MemKV
Integrate

llama.cpp + MemKV

Durable KV store for llama-server backed by MemKV. Multi-turn chats, multi-tenant deployments, and agent loops resume in milliseconds instead of re-prefilling tokens.

llama-server keeps per-session KV state live in GPU memory only. When the populating request finishes, that state is gone — every next turn re-prefills the same tokens.

The slot save/restore HTTP API addresses this by writing per-session KV state to disk and reading it back on demand. The default v1 format writes one opaque blob per session and rewrites the whole file on every save; overhead grows linearly with session size.

We've shipped a v2:

  • Manifest plus content-addressed chunks (xxh3-64). The manifest is a few kilobytes; chunks are deduplicated across saves and sessions.
  • A pluggable backend ABI loaded via dlopen. In-tree backend writes to local disk; the MemKV backend ships as libkv_store_memkv.{so,dylib} and writes chunks to a MemKV cluster.
  • EXISTS-skip + pipelined batch_put collapse a 96-chunk save into one EXISTS round-trip plus only the missing chunks. A prefetch hint collapses restore into one batched fetch.

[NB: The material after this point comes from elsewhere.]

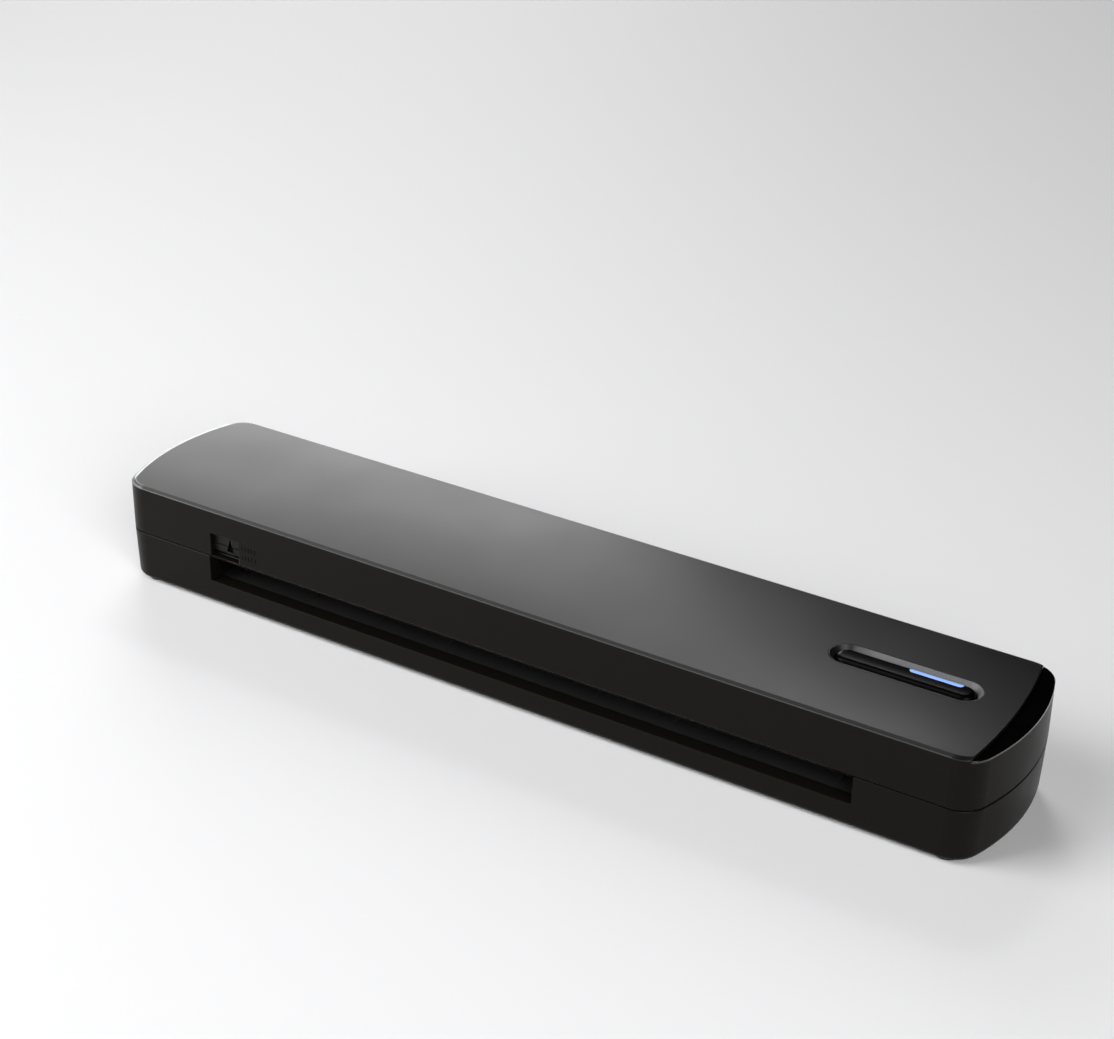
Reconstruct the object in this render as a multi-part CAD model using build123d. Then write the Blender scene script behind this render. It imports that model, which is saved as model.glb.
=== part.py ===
from build123d import *
import os
from math import acos, cos, pi, radians, sin, sqrt, tan

# Portable thermal printer for cut sheets. Millimetres, +Z up, X along the length,
# -Y is the side where the sheet goes in. The origin is the bottom centre, on the
# plane that the rubber feet stand on.

# ---------------------------------------------------------------- overall form
LENGTH = 310.0
DEPTH = 59.0
HEIGHT = 35.3
SEAM_Z = 18.2            # height of the parting line between the two casings
SEAM_GAP = 0.3           # open line between the closed casings
END_BULGE = 6.2          # how far each end bows out at its middle
CORNER_R = 9.0           # upright corners, in plan
REAR_LEAN_UPPER = 1.2    # rear wall draws in from the top to the parting line
REAR_LEAN_LOWER = 3.6    # and further in from the parting line to the bottom
END_LEAN_LOWER = 0.8     # end walls draw in from the parting line to the bottom
BOTTOM_R = 1.6
EDGE_EASE = 0.25         # small slope on the edges along the parting line and the trim
WALL = 1.8
FLOOR = 1.5
DECK = 2.3               # roof of the upper casing, under the top plate
PLATE_T = 0.8            # top plate
RIM_IN = 1.0             # how far the plate's sloped rim draws in over its thickness
END_ROOM = 40.0          # length at each end that the paper slot leaves free
FIT = 0.1                # gap round inlaid pieces
CLEAR = 0.3              # gap between pieces that move apart

# ----------------------------------------------- glossy crescent at the right end
CRESCENT_W = 5.95        # from the end to the furthest point of the plate's right edge
PLATE_EDGE_R = 172.0     # radius of that edge, in plan
PLATE_EDGE_Y = -6.5      # where the edge reaches furthest out
TRIM_T = 0.8

# ------------------------------------------------------------------ rubber feet
FOOT_R = 4.2
FOOT_PROUD = 1.3
FOOT_SUNK = 0.8
FOOT_FROM_END = 12.9
FOOT_FROM_FRONT = 6.1
FOOT_FROM_REAR = 11.5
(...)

The contract is the kv_store_v1 ABI — a vendor-neutral C interface any engine can consume and any storage vendor can implement. MemKV is one reference backend; nothing prevents Redis, S3, FoundationDB, or a homegrown shard layer from shipping another.

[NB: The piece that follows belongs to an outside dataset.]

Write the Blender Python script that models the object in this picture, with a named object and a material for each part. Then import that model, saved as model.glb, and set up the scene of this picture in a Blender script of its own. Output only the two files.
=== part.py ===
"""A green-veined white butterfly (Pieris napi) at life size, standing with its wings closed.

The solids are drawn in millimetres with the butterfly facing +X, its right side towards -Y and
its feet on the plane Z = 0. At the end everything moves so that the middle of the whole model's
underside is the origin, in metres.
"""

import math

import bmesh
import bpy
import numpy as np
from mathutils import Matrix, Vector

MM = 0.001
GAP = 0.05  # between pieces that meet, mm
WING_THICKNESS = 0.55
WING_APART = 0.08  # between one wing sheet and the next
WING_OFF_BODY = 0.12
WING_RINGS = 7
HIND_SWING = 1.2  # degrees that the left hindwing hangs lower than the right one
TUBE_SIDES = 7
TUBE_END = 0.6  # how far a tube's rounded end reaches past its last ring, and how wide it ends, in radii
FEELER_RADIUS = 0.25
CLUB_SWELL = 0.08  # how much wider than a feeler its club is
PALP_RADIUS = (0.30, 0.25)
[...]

Why MemKV is the natural backend

The v2 design has nothing MemKV-specific in the llama-server build — the chunk-store ABI is a C header (eight function pointers in v2: chunk put/get, manifest put/get/delete, optional prefetch) and any K/V system can implement it. Why MemKV fits well:

  • Latency — chunk PUTs and the EXISTS pre-check ride one long-lived TCP connection. Loopback: cold save ~10 ms, warm save ~1 ms.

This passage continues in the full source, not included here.